All Things to All Men

Expediency is not only restraint; it is also a positive mobility. "Though I was free from all [men], I became a slave to all, that I might gain the more" (1 Cor 9:19). The pattern is then enumerated — "to the Jews I became as a Jew, that I might gain Jews; to those who are under the law, as under the law… to those who are without the law, as without the law… to the weak I became weak, that I might gain the weak" — and totalized: "I have become all things to all men, that I may by all means save some. And I do all things for the sake of the good news, that I may be a copartner of it" (1 Cor 9:20-23).

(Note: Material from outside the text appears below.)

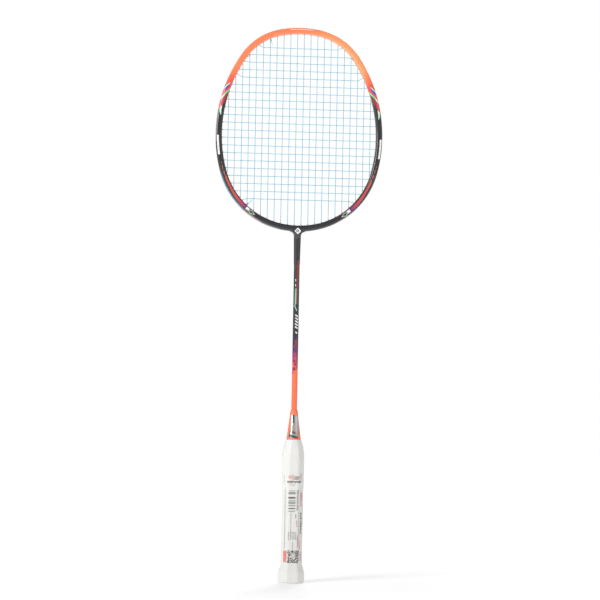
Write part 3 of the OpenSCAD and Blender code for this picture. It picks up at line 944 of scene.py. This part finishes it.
def cross_bed(k, u, v):
    """Cross k from hole u to hole v. Beside a moved hole it first runs into line."""
    start = hoop_point(u, NOZZLE_OFF, -HOLE_Y)
    end = hoop_point(v, NOZZLE_OFF, -HOLE_Y)
    low, high = sorted((start.x, end.x))
    met = [m for m in range(MAINS) if low + MEET_MARGIN < main_x(m) < high - MEET_MARGIN]
    return woven(start, end, 0, cross_z(k), [main_x(m) for m in met], -(-1) ** (k + met[0]))


def groove_run(u, v, off, y, y_from, y_to):
    """Along the groove from hole u to hole v, on the side y of it."""
    steps = max(3, math.ceil(abs(v - u) * math.radians(90) / RUN_STEP))
    return ([hoop_point(u, off, y_from)]
            + [hoop_point(u + (v - u) * i / steps, off, y) for i in range(1, steps)]
            + [hoop_point(v, off, y_to)])


def rounded(path, radius):
    """The path with an arc of points at each real corner."""
    smooth = [path[0]]
    for before, p, after in zip(path, path[1:], path[2:]):
        back = before - p
        ahead = after - p
        turn = 180 - math.degrees(back.angle(ahead, math.pi))
        if turn < REAL_TURN:
            smooth.append(p)
            continue
        cut = min(radius * math.tan(math.radians(turn / 2)), 0.45 * back.length, 0.45 * ahead.length)
        a = p + cut * back.normalized()
        b = p + cut * ahead.normalized()
        smooth += corner_arc(a, p, b, 5)
    return smooth + [path[-1]]


def knot_and_tail(u, y, lean):
    """Turns of string round the standing end at the nozzle, then a short loose tail."""
    inward = -heading(u)
    across = inward.cross(BACK)
    centre = hoop_point(u, NOZZLE_OFF, y / 2)
    turns = [centre + inward * (0.45 + KNOT_LENGTH * i / KNOT_STEPS)
             + KNOT_R * (cos(22.5 * i) * across + sin(22.5 * i) * BACK) for i in range(KNOT_STEPS)]
    away = Vector((lean, 0.25 if y > 0 else -0.25, inward.z)).normalized()
    return [hoop_point(u, RUN_OFF, y), hoop_point(u, NOZZLE_OFF - 0.3, y)] + turns + [
        turns[-1] + 1.2 * away, turns[-1] + 3.6 * away + Vector((0.25, 0, 0)), turns[-1] + 6.0 * away]


def main_string_path():
    first = main_u(0, -1)
    last = main_u(MAINS - 1, -1)
    tie = main_u(TIE_BASE, -1)
    path = knot_and_tail(tie, -TIE_Y, 0.6)[::-1]
    path += groove_run(tie, first, OVER_OFF, RUN_Y, -TIE_Y, HOLE_Y)
    for m in range(MAINS):
        reach = 1 if m % 2 == 0 else -1
        u = main_u(m, -reach)
        v = main_u(m, reach)
        path += main_bed(m, u, v)
        if m < MAINS - 1:
            w = main_u(m + 1, reach)
            path += groove_run(v, w, RUN_OFF, RUN_Y, hole_y(v), hole_y(w))
    return path + [hoop_point(last, OVER_OFF, HOLE_Y), hoop_point(last - BRIDGE / 2, OVER_OFF, RUN_Y),
                   hoop_point(last - BRIDGE, OVER_OFF, RUN_Y)]


def cross_string_path():
    bridge = main_u(MAINS - 1, -1) - BRIDGE
    path = groove_run(bridge, cross_u(CROSSES - 1, 1), OVER_OFF, RUN_Y, RUN_Y, -HOLE_Y)
    for j in range(CROSSES):
        k = CROSSES - 1 - j
        side = 1 if j % 2 == 0 else -1
        v = cross_u(k, -side)
        path += cross_bed(k, cross_u(k, side), v)
        if k:
            path += groove_run(v, cross_u(k - 1, -side), RUN_OFF, -RUN_Y, -HOLE_Y, -HOLE_Y)
    tie = main_u(TIE_TOP, 1)
    path += groove_run(cross_u(0, -1), tie, RUN_OFF, -RUN_Y, -HOLE_Y, -TIE_Y)
    return path + knot_and_tail(tie, -TIE_Y, 0.4)[1:]


def add_strings():
    nylon = string_nylon()
    for name, path in (("main_string", main_string_path()), ("cross_string", cross_string_path())):
        shape = Shape()
        shape.tube(rounded(path, 0.8), STRING_D / 2)
        shape.piece(name + "_woven", nylon, "string_nylon", [name], sharp=80)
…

The free-from-all man chooses the slave-posture for the sake of others.

The Glory of God and the Kingdom

The whole movement is gathered into two horizons. The first is the glory of God: "Whether therefore you⁺ eat, or drink, or whatever you⁺ do, do all to the glory of God. Give no occasion of stumbling, either to Jews, or to Greeks, or to the church of God" (1 Cor 10:31-32). The second is the kingdom: "the kingdom of God is not eating and drinking, but righteousness and peace and joy in the Holy Spirit. For he who in this [way] is serving as a slave to Christ is well-pleasing to God, and approved of men" (Rom 14:17-18). The expedient is what holds together — under God's glory, in the kingdom's righteousness and peace, with the weaker brother carried rather than overthrown.